Explanation: When the TPF system sends data faster than the remote end can process it, the output message transmission (OMT) package has to queue the data. If the OMT queue is ever purged, the 'messages on queue' bit is left on by accident. A few minutes after that, if no message go on the queue, the OMT timeout routine will think that the session is hung because the 'messages on queue' bit is on, but no messages have been dequeued for a long period of time. The OMT timeout routine was deactivating the session. APAR PJ18167 fixes LU6.2 OMT processing.
Do Not Feed the Animals (or the Ready List)
Symptoms: All is well, messages are flowing in and out of the TPF system, and then, inexplicably, traffic comes to a halt. No PIUs are sent or received on any link for over 30 seconds, and then traffic resumes right where it left off. No messages were lost and no sessions failed. During that 30-second interval, very few ECBs and core blocks were in use; therefore, the TPF system was not in any shutdown condition. The same sequence of events with no traffic for a 30-second period of time repeated itself throughout the day.
Question: Why is the TPF system acting as if it was a video game in which someone hit the pause button?

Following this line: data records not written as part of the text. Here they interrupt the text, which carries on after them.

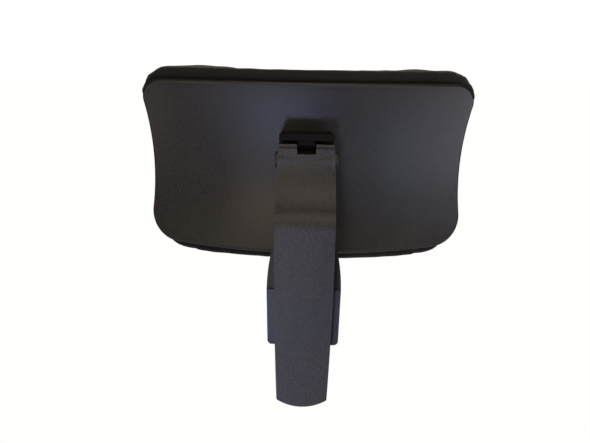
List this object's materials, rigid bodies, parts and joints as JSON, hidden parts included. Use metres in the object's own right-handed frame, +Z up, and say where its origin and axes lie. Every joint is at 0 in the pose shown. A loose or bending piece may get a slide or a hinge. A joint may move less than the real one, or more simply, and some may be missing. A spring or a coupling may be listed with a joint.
{
  "type": "chair headrest",
  "caption": "Padded headrest on a curved arm that slides up and down on a bolt-on bracket and tilts about a friction hinge.",
  "frame": {"origin": "centre of the two mounting bolts, on the bracket's flat front face", "axes": "+Z up, +Y to the rear of the chair, +X across the chair; the sitter is on the -Y side"},
  "size_m": [0.3052, 0.1435, 0.2947],
  "materials": {
    "shell_plastic": "fine grained satin",
    "arm_plastic": "spark-eroded grain",
    "black_nylon": "fine grained",
    "board_plastic": "plain",
    "dark_acetal": "smooth",
    "zinc_steel": "zinc plated",
    "spring_steel": "oiled",
    "foam": "moulded foam",
    "black_fabric": "knitted"
  },
  "bodies": {
    "bracket": {"mount_bracket": "black_nylon", "load_plate": "zinc_steel", "slide_block": "dark_acetal", "slide_block_screws": "zinc_steel", "detent_spring": "spring_steel", "detent_spring_screw": "zinc_steel", "travel_stop_pin": "zinc_steel"},
    "arm": {"arm_shell": "arm_plastic", "slide_rail": "dark_acetal", "rail_screws": "zinc_steel", "arm_front_cover": "black_nylon", "front_cover_screws": "zinc_steel", "arm_stiffener": "zinc_steel", "stiffener_screws": "zinc_steel", "arm_end_cap": "black_nylon", "end_cap_screw": "zinc_steel", "hinge_bushes": "dark_acetal"},
    "headrest": {"rear_shell": "shell_plastic", "hinge_housing": "shell_plastic", "hinge_backing_plate": "zinc_steel", "housing_screws": "zinc_steel", "hinge_bolt": "zinc_steel", "disc_springs": "spring_steel", "hinge_lock_nut": "zinc_steel", "friction_washers": "dark_acetal", "hinge_end_caps": "arm_plastic", "cushion_board": "board_plastic", "cushion_clips": "black_nylon", "cushion_foam": "foam", "cushion_cover": "black_fabric", "cover_staples": "spring_steel"}
  },
  "joints": [
    {"name": "height_slide", "type": "slide", "parent": "bracket", "child": "arm", "axis": [0, 0, 1], "range_m": [0, 0.045], "deforming": ["detent_spring"]},
    {"name": "head_tilt", "type": "hinge", "parent": "arm", "child": "headrest", "pos_m": [0, -0.012, 0.126], "axis": [1, 0, 0], "range_deg": [-28, 11]}
  ]
}
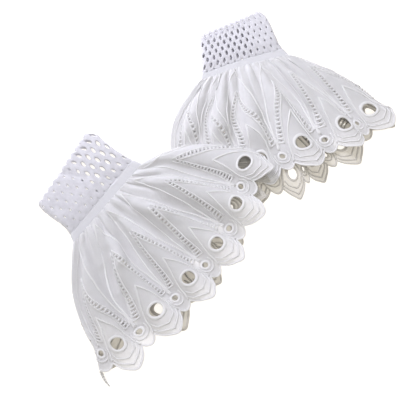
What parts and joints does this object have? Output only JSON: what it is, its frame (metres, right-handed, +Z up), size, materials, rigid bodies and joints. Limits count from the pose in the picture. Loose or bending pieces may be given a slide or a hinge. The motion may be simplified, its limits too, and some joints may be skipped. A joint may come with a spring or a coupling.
{
  "type": "pair of lace wrist cuffs",
  "caption": "Pair of white cotton wrist cuffs lying flat, each with an openwork elastic wristband, a tape and a gathered eyelet lace flounce with a scalloped hem.",
  "frame": {"origin": "bottom middle of the pair's box, on the surface that both cuffs lie on", "axes": "+Z up from the surface; +Y along the pair's longer side, away from the viewer; +X to the viewer's right"},
  "size_m": [0.2944, 0.337, 0.0157],
  "materials": {
    "white_cotton": "matt eyelet lace, plain weave with satin stitch",
    "crochet_cotton": "matt openwork elastic net",
    "cotton_tape": "smooth woven tape",
    "cotton_thread": "loose cotton thread"
  },
  "bodies": {
    "root": {"left_wristband": "crochet_cotton", "left_tape": "cotton_tape", "left_flounce_front": "white_cotton", "left_flounce_back": "white_cotton", "left_thread_tail": "cotton_thread", "right_wristband": "crochet_cotton", "right_tape": "cotton_tape", "right_flounce_front": "white_cotton", "right_flounce_back": "white_cotton"}
  },
  "joints": []
}
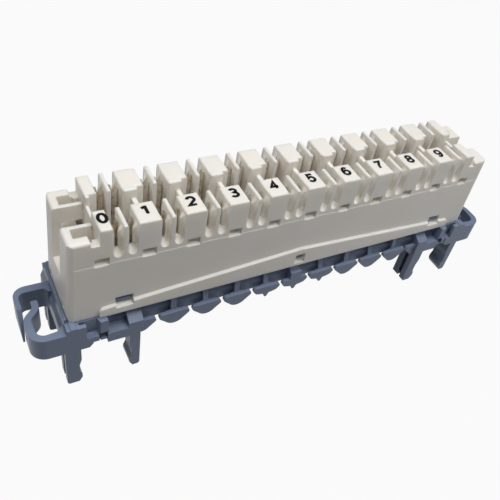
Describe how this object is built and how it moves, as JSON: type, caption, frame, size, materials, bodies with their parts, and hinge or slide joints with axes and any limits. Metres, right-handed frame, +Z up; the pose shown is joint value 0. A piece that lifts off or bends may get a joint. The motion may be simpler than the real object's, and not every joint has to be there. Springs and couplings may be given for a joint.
{
  "type": "punch down wiring block",
  "caption": "Long narrow ivory terminal block with rows of slotted contacts, on a grey base with wire hooks, end loops and clip legs.",
  "frame": {"origin": "centre of the bounding box in plan, at the height of the eight clip feet", "axes": "+X along the block, -Y the side with the numerals and the open wire loops, +Z up from the feet to the block tops"},
  "size_m": [0.124, 0.0202, 0.0415],
  "materials": {
    "housing_plastic": "satin moulded thermoplastic polyester, ivory",
    "base_plastic": "satin moulded thermoplastic, blue grey",
    "contact_metal": "silver plated special brass, satin"
  },
  "bodies": {
    "root": {"housing": "housing_plastic", "base": "base_plastic", "front_contact_01": "contact_metal", "front_contact_02": "contact_metal", "front_contact_03": "contact_metal", "front_contact_04": "contact_metal", "front_contact_05": "contact_metal", "front_contact_06": "contact_metal", "front_contact_07": "contact_metal", "front_contact_08": "contact_metal", "front_contact_09": "contact_metal", "front_contact_10": "contact_metal", "front_contact_11": "contact_metal", "front_contact_12": "contact_metal", "front_contact_13": "contact_metal", "front_contact_14": "contact_metal", "front_contact_15": "contact_metal", "front_contact_16": "contact_metal", "front_contact_17": "contact_metal", "front_contact_18": "contact_metal", "front_contact_19": "contact_metal", "front_contact_20": "contact_metal", "rear_contact_01": "contact_metal", "rear_contact_02": "contact_metal", "rear_contact_03": "contact_metal", "rear_contact_04": "contact_metal", "rear_contact_05": "contact_metal", "rear_contact_06": "contact_metal", "rear_contact_07": "contact_metal", "rear_contact_08": "contact_metal", "rear_contact_09": "contact_metal", "rear_contact_10": "contact_metal", "rear_contact_11": "contact_metal", "rear_contact_12": "contact_metal", "rear_contact_13": "contact_metal", "rear_contact_14": "contact_metal", "rear_contact_15": "contact_metal", "rear_contact_16": "contact_metal", "rear_contact_17": "contact_metal", "rear_contact_18": "contact_metal", "rear_contact_19": "contact_metal", "rear_contact_20": "contact_metal"}
  },
  "joints": []
}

Explanation: If the ALLOCATE verb is issued to start an LU6.2 parallel session and the CDRM-CDRM session is not active, segment CHRR is called to return the session control block (SCB) entry. If ALLOCATEs are queued and an active session fails, CHRR issues a CREMC macro, which adds a task to the ready list for segment CHRX to start a new session. However, that same code in CHRR was getting invoked when a session activation attempt failed. The CHRR ECB would exit, allowing the new ECB in CHRX to begin processing. CHRX would not be able to start a session, go to CHRR, and we would start all over again. Until the queued ALLOCATEs time out (which in this case took 30 seconds), there was always one item on the ready list (a CREMC to CHRX) when the CPU loop task dispatcher obtained control. Because the ready list never became empty, the input list was not serviced; therefore, no messages from the network could be processed. APAR PJ22298 prevents the loop in CHRR and CHRX code by checking for failed session activations.